In all seriousness, the three stores stock plenty of Abbeville titles as part of their fine selection, so that’s one major reason to visit. And even if you live far from Frisco like us, they’ve got three separate minisites/blogs, one for each store, to keep you entertained. (All three sites can be found on their mainpage here.) If you think you can handle how much they love books—if you can look them in the eye without wilting under their steely gaze—we strongly encourage you to check them out.

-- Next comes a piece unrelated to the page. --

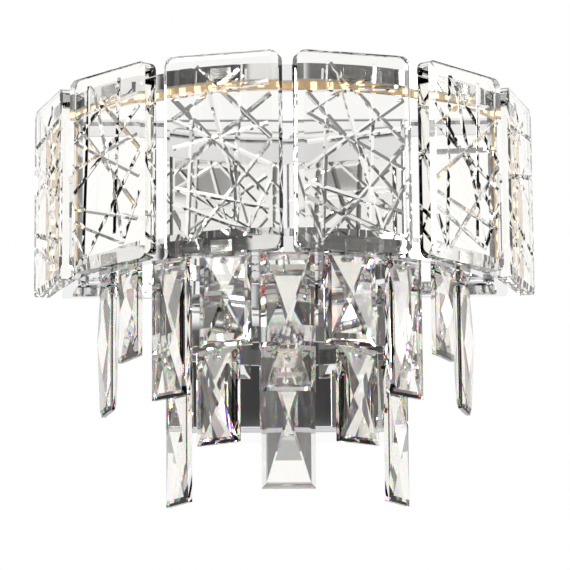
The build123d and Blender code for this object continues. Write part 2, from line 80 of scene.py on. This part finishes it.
# Dark cards of the studio, as seen from the object: azimuth from the front (towards the
# right) and height above the horizon, both from-to in degrees, then fade and darkness.
# The last three are narrow, and show in the box's mirror front from near the camera.
dark_cards = {
    "left front": (-66, -20, -10, 45, 4, 0.92),
    "right front": (12, 66, -10, 45, 4, 0.84),
    "low behind, right": (154, 170, -30, 8, 3, 0.75),
    "high behind, right": (154, 170, 21, 60, 3, 0.75),
    "low behind, left": (-170, -154, -30, 8, 3, 0.75),
    "high behind, left": (-170, -154, 21, 60, 3, 0.75),
    "overhead": (-181, 181, 56, 91, 6, 0.7),
    "grey patch, left panel": (-1.0, 0.1, 12.39, 12.96, 0.06, 0.7),
    "grey patch, right panel": (1.74, 2.42, 12.5, 12.93, 0.06, 0.7),
    "dark band between pendants": (-2.5, 4.5, 8.2, 10.0, 0.15, 0.95),
}
# Lamps: place and side in metres, power in watts; both aim at the origin.
key_place = (-1.6, -1.8, 1.4)
key_side = 1.2
key_power = 40
fill_place = (2.15, -0.87, 0.6)
fill_side = 0.8
fill_power = 14
floor_below = 1.4
floor_side = 14.0
floor_roughness = 0.8

# ------------------------------------------------------------------------- colours
chrome_colour = (0.82, 0.82, 0.83)
mirror_colour = (0.93, 0.93, 0.935)
panel_tint = (1.0, 0.996, 0.984)
pendant_tint = (0.988, 0.981, 0.962)
tape_colour = (0.80, 0.60, 0.36)
zinc_colour = (0.55, 0.56, 0.58)
bond_colour = (0.95, 0.95, 0.93)
aluminium_colour = (0.90, 0.90, 0.90)
case_colour = (0.82, 0.82, 0.80)
terminal_colour = (0.80, 0.80, 0.78)
brass_colour = (0.78, 0.60, 0.28)
floor_colour = (0.80, 0.805, 0.82)
white = (1, 1, 1)

# ---------------------------------------------------------------------------- glass
panel_ior = 1.47
pendant_ior = 1.56
pendant_fire = 0.12
pendant_spread = 0.02

# ------------------------------------------------------------- drift of the surfaces
drift_detail = 4.0
rolled = (1, 1, 12)

# ------------------------------------------------- tapes at the rings' ends, in metres
end_strip_middle = 0.1306
end_strip_width = 0.008
end_strip_front = -0.0095
end_strip_thick = 0.001
end_tape_thick = 0.00025
end_chip_size = (0.0028, 0.0007, 0.0035)
end_chip_pitch = 0.0092
end_edge_break = 0.0000625


# ----------------------------------------------------------------------- materials
def new_material(name):
    """Empty node material with its output, ready for a shader."""
    material = bpy.data.materials.new(name)
    material.use_nodes = True
    tree = material.node_tree
    tree.nodes.clear()
    output = tree.nodes.new("ShaderNodeOutputMaterial")
    return material, tree, output


def principled(name, colour, metallic=0.0, roughness=0.3, **sockets):
    """Plain Principled material."""
    material, tree, output = new_material(name)
    shader = tree.nodes.new("ShaderNodeBsdfPrincipled")
    shader.inputs["Base Color"].default_value = (*colour, 1)
    shader.inputs["Metallic"].default_value = metallic
    shader.inputs["Roughness"].default_value = roughness
    for socket, value in sockets.items():
        shader.inputs[socket.replace("_", " ")].default_value = value
    tree.links.new(shader.outputs["BSDF"], output.inputs["Surface"])
    return material


def worn(name, colour, metallic, smooth, rough, grain, stretch=(1, 1, 1), shade=0.0, **sockets):
    """Principled material whose roughness, and by a share `shade` its colour, drift."""
    material = principled(name, colour, metallic=metallic, roughness=smooth, **sockets)
    tree = material.node_tree
    shader = next(node for node in tree.nodes if node.type == "BSDF_PRINCIPLED")
    place = tree.nodes.new("ShaderNodeTexCoord")
    scaled = tree.nodes.new("ShaderNodeMapping")
    scaled.inputs["Scale"].default_value = stretch
    noise = tree.nodes.new("ShaderNodeTexNoise")
    noise.inputs["Scale"].default_value = grain
    noise.inputs["Detail"].default_value = drift_detail
    tree.links.new(place.outputs["Object"], scaled.inputs["Vector"])
    tree.links.new(scaled.outputs["Vector"], noise.inputs["Vector"])
    drift = tree.nodes.new("ShaderNodeMapRange")
    drift.inputs["To Min"].default_value = smooth
    drift.inputs["To Max"].default_value = rough
    tree.links.new(noise.outputs["Fac"], drift.inputs["Value"])
    tree.links.new(drift.outputs["Result"], shader.inputs["Roughness"])
    if shade:
        tone = tree.nodes.new("ShaderNodeMix")
        tone.data_type = "RGBA"
        tone.inputs["A"].default_value = (*(part * (1 - shade) for part in colour), 1)
        tone.inputs["B"].default_value = (*colour, 1)
        tree.links.new(noise.outputs["Fac"], tone.inputs["Factor"])
        tree.links.new(tone.outputs["Result"], shader.inputs["Base Color"])
    return material


def add_shaders(tree, shaders):
    """Sum of several shaders."""
    total = shaders[0]
    for shader in shaders[1:]:
        join = tree.nodes.new("ShaderNodeAddShader")
        tree.links.new(total, join.inputs[0])
        tree.links.new(shader, join.inputs[1])
        total = join.outputs["Shader"]
    return total


def clear_glass(name, tint, ior, fire=0.0, spread=0.0):
    """Clear glass; a part `fire` of its light splits into red, green and blue that bend apart."""
    material, tree, output = new_material(name)
    shares = [(tuple(part * (1 - fire) for part in tint), ior)]
    if fire:
        for index in range(3):
            colour = [0.0, 0.0, 0.0]
            colour[index] = tint[index] * fire
            shares.append((tuple(colour), ior + spread * (index - 1)))
    shaders = []
    for colour, bend in shares:
        glass = tree.nodes.new("ShaderNodeBsdfGlass")
        glass.inputs["Color"].default_value = (*colour, 1)
        glass.inputs["Roughness"].default_value = 0.0
        glass.inputs["IOR"].default_value = bend
        shaders.append(glass.outputs["BSDF"])
    tree.links.new(add_shaders(tree, shaders), output.inputs["Surface"])
    return material


def glowing(name, colour, strength):
    """Plain emitter."""
    material, tree, output = new_material(name)
    shader = tree.nodes.new("ShaderNodeEmission")
    shader.inputs["Color"].default_value = (*colour, 1)
    shader.inputs["Strength"].default_value = strength
    tree.links.new(shader.outputs["Emission"], output.inputs["Surface"])
    return material


by_slot = {
    "chrome": worn("chrome", chrome_colour, metallic=1.0, smooth=0.03, rough=0.07, grain=90),
    "mirror_steel": worn(
        "mirror steel",
        mirror_colour,
        metallic=1.0,
        smooth=0.01,
        rough=0.04,
        grain=60,
    ),
    "zinc_steel": worn(
        "zinc steel",
        zinc_colour,
        metallic=1.0,
        smooth=0.28,
        rough=0.45,
        grain=300,
        shade=0.2,
    ),
    "panel_glass": clear_glass("panel glass", panel_tint, panel_ior),
    "pendant_glass": clear_glass(
        "pendant glass",
        pendant_tint,
        pendant_ior,
        fire=pendant_fire,
        spread=pendant_spread,
    ),
    "clear_bond": worn(
        "clear bond",
        bond_colour,
        metallic=0.0,
        smooth=0.1,
        rough=0.3,
        grain=400,
        Transmission_Weight=0.9,
    ),
    "aluminium": worn(
        "aluminium",
        aluminium_colour,
        metallic=1.0,
        smooth=0.12,
        rough=0.22,
        grain=400,
        stretch=rolled,
        shade=0.06,
    ),
    "tape_white": worn(
        "tape white",
        tape_colour,
        metallic=0.0,
        smooth=0.4,
        rough=0.6,
        grain=500,
        shade=0.15,
        # Painted glow: the tape emits warm light, though it is no lamp.
        Emission_Color=(*tape_glow_colour, 1),
        Emission_Strength=tape_glow,
    ),
    "led": glowing("led", led_colour, led_strength),
    "driver_case": worn(
        "driver case",
        case_colour,
        metallic=0.0,
        smooth=0.4,
        rough=0.6,
        grain=700,
        shade=0.08,
    ),
    "terminal_plastic": worn(
        "terminal plastic",
        terminal_colour,
        metallic=0.0,
        smooth=0.35,
        rough=0.5,
        grain=700,
        shade=0.08,
    ),
    "brass": worn("brass", brass_colour, metallic=1.0, smooth=0.15, rough=0.3, grain=500, shade=0.15),
}

for entry in frame["record"]["subparts"]:
    mesh = nodes[entry["node"]].data
    mesh.materials.clear()
    mesh.materials.append(by_slot[entry["material_slot"]])


# ------------------------------------------------------------------- end LED strips
def block_mesh(name, blocks):
    """Mesh of separate boxes, each given by its lowest and highest corner, edges broken."""
    shape = bmesh.new()
    for low, high in blocks:
        middle = (Vector(low) + Vector(high)) / 2
        size = Vector(high) - Vector(low)
        made = bmesh.ops.create_cube(shape, size=1.0)["verts"]
        bmesh.ops.scale(shape, vec=size, verts=made)
        bmesh.ops.translate(shape, vec=middle, verts=made)
    bmesh.ops.bevel(shape, geom=shape.edges[:], offset=end_edge_break, segments=1, affect="EDGES")
    mesh = bpy.data.meshes.new(name)
    shape.to_mesh(mesh)
    shape.free()
    return mesh


def add_piece(name, blocks, slot):
    """Piece made of boxes that rides on the frame, with a slot's material."""
    piece = bpy.data.objects.new(name, block_mesh(name, blocks))
    piece.data.materials.append(by_slot[slot])
    bpy.context.collection.objects.link(piece)
    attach(piece, "frame")


def end_strips():
    """Upright LED strips from ring to ring at the wall ends, facing forward."""
    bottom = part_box("bottom_ring")[1][2]
    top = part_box("top_ring")[0][2]
    chip_wide, chip_deep, chip_tall = end_chip_size
    count = int((top - bottom - chip_tall) / end_chip_pitch)
    first = (bottom + top - (count - 1) * end_chip_pitch) / 2
    tape_front = end_strip_front - end_tape_thick
    for side, word in ((-1, "left"), (1, "right")):
        middle = side * end_strip_middle
        half = end_strip_width / 2
        strip = (
            (middle - half, end_strip_front, bottom),
            (middle + half, end_strip_front + end_strip_thick, top),
        )
        tape = (
            (middle - half, tape_front, bottom + end_tape_thick),
            (middle + half, end_strip_front, top - end_tape_thick),
        )
        chips = []
        for index in range(count):
            z = first + index * end_chip_pitch
            chips.append(
                (
                    (middle - chip_wide / 2, tape_front - chip_deep, z - chip_tall / 2),
                    (middle + chip_wide / 2, tape_front, z + chip_tall / 2),
                )
            )
        add_piece(f"end_strip_{word}", [strip], "aluminium")
        add_piece(f"end_tape_{word}", [tape], "tape_white")
        add_piece(f"end_chips_{word}", chips, "led")


end_strips()


# --------------------------------------------------------------------------- stage
def calculate(tree, operation, first, second=None, third=None):
    """Output socket of a math node; numbers are set on its sockets."""
    node = tree.nodes.new("ShaderNodeMath")
    node.operation = operation
    for index, value in enumerate((first, second, third)):
        if value is None:
            continue
        if isinstance(value, (int, float)):
            node.inputs[index].default_value = value
        else:
            tree.links.new(value, node.inputs[index])
    return node.outputs["Value"]


def smooth_band(tree, value, low, high, soft):
    """1 between two angles in degrees, fading to 0 over `soft` degrees on each side."""
    rise = tree.nodes.new("ShaderNodeMapRange")
    fall = tree.nodes.new("ShaderNodeMapRange")
    for node, start, end in ((rise, low - soft, low), (fall, high + soft, high)):
        node.interpolation_type = "SMOOTHSTEP"
        node.inputs["From Min"].default_value = radians(start)
        node.inputs["From Max"].default_value = radians(end)
        tree.links.new(value, node.inputs["Value"])
    return calculate(tree, "MULTIPLY", rise.outputs["Result"], fall.outputs["Result"])


def studio_world():
    """White to the camera; to the object, a white studio with dark cards round it."""
    world = bpy.data.worlds.new("studio")
    world.use_nodes = True
    bpy.context.scene.world = world
    tree = world.node_tree
    tree.nodes.clear()
    output = tree.nodes.new("ShaderNodeOutputWorld")
    backdrop = tree.nodes.new("ShaderNodeBackground")
    backdrop.inputs["Color"].default_value = (*white, 1)
    backdrop.inputs["Strength"].default_value = 1.0
    room = tree.nodes.new("ShaderNodeBackground")
    coordinate = tree.nodes.new("ShaderNodeTexCoord")
    split = tree.nodes.new("ShaderNodeSeparateXYZ")
    tree.links.new(coordinate.outputs["Generated"], split.inputs["Vector"])
    front = calculate(tree, "MULTIPLY", split.outputs["Y"], -1.0)
    azimuth = calculate(tree, "ARCTAN2", split.outputs["X"], front)
    height = calculate(tree, "ARCSINE", split.outputs["Z"])
    light = 1.0
    for azimuth_low, azimuth_high, height_low, height_high, soft, dark in dark_cards.values():
        card = calculate(
            tree,
            "MULTIPLY",
            smooth_band(tree, azimuth, azimuth_low, azimuth_high, soft),
            smooth_band(tree, height, height_low, height_high, soft),
        )
        kept = calculate(tree, "MULTIPLY_ADD", card, -dark, 1.0)
        light = calculate(tree, "MULTIPLY", light, kept)
    tree.links.new(light, room.inputs["Color"])
    room.inputs["Strength"].default_value = room_strength
    path = tree.nodes.new("ShaderNodeLightPath")
    mix = tree.nodes.new("ShaderNodeMixShader")
    tree.links.new(path.outputs["Is Camera Ray"], mix.inputs["Fac"])
    tree.links.new(room.outputs["Background"], mix.inputs[1])
    tree.links.new(backdrop.outputs["Background"], mix.inputs[2])
    tree.links.new(mix.outputs["Shader"], output.inputs["Surface"])


def floor():
    """Pale floor well below the sconce."""
    bpy.ops.mesh.primitive_plane_add(size=floor_side, location=(0, 0, frame_low.z - floor_below))
    plane = bpy.context.object
    plane.name = "floor"
    plane.data.materials.append(principled("floor", floor_colour, roughness=floor_roughness))


def soft_light(name, place, side, power):
    """Square area light aimed at the origin."""
    lamp = bpy.data.lights.new(name, "AREA")
    lamp.size = side
    lamp.energy = power
    light = bpy.data.objects.new(name, lamp)
    light.location = place
    light.rotation_euler = (-Vector(place)).to_track_quat("-Z", "Y").to_euler()
    bpy.context.collection.objects.link(light)


def photo_camera():
    """Long lens a little below the sconce, looking up at it."""
    data = bpy.data.cameras.new("camera")
    data.sensor_width = sensor_width
    data.lens = focal_pixels / image_side * sensor_width
    data.clip_end = camera_reach
    camera = bpy.data.objects.new("camera", data)
    aim = Euler((radians(90 + camera_pitch), 0, radians(-camera_yaw)), "XYZ").to_matrix()
    roll = Matrix.Rotation(radians(camera_roll), 3, "Z")
    camera.matrix_world = Matrix.Translation(camera_place) @ (aim @ roll).to_4x4()
    bpy.context.collection.objects.link(camera)
    bpy.context.scene.camera = camera


studio_world()
floor()
soft_light("key", key_place, key_side, key_power)
soft_light("fill", fill_place, fill_side, fill_power)
photo_camera()

bpy.context.scene.view_settings.view_transform = "Standard"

The Raconteur, based out of Metuchen, New Jersey, is the very model of the modern independent bookstore. It was founded in 2005, bucking the whole trend of the book industry toward large chain stores and online retailers. It has a name and logo that ooze panache (the drawing of the Raconteur could pass for the portly granduncle of Blad J. Garamond); a very funny website; an events blog; a regular blog; a private literary society; a summer writing workshop; a slate of “oddball literary happenings” that includes pub crawls and beard-growing contests; a decor that features Hunter S. Thompson’s obituary, a piano, and a knight’s helmet; and above all, a damn fine selection of books. It even has its own motorcycle club, but that’s just gravy. This “literary sanctuary” has garnered admiring press from The New York Times and the London Guardian, among other publications, but today it receives the most coveted plaudit of all: the imprimatur of the Abbeville Manual of Style.
How do we know about this place? One of our Arbiters, the previously-uncredited Lauren Evangelista, is a frequent patron and a friend of the owner, Alex Dawson. When Lauren goes book shopping, The Raconteur is where she goes. So there’s a personal connection here, but it hardly matters; the most objective possible assessment of this store will confirm that it’s got style to spare. Hell, it even has a good prose style, as evidenced by the following excerpt from its website:
“The soul of Paris resides in its sidewalk cafes, that of London in its many pubs, Florence in its teeming piazze. The soul of central Jersey sits, wound in colored lights made from shotgun shells, high atop a shelf, squarely between a six of Gonzo Imperial Porter and a ridge-backed Rancor action figure, at The Raconteur.”
We suggest you take a peregrination to seek that soul for yourself.
P.S. At least one of our Arbiters is going to the Adult Vocabulary Bee at Chelsea Market tonight. If anyone wants to take us on, we’d love to see you there. We’ve already unloaded “plaudit,” “imprimatur,” and “peregrination” on you today; come see what else we’ve got up our sleeves. Bonus points to the Raconteur website for “poltroon.”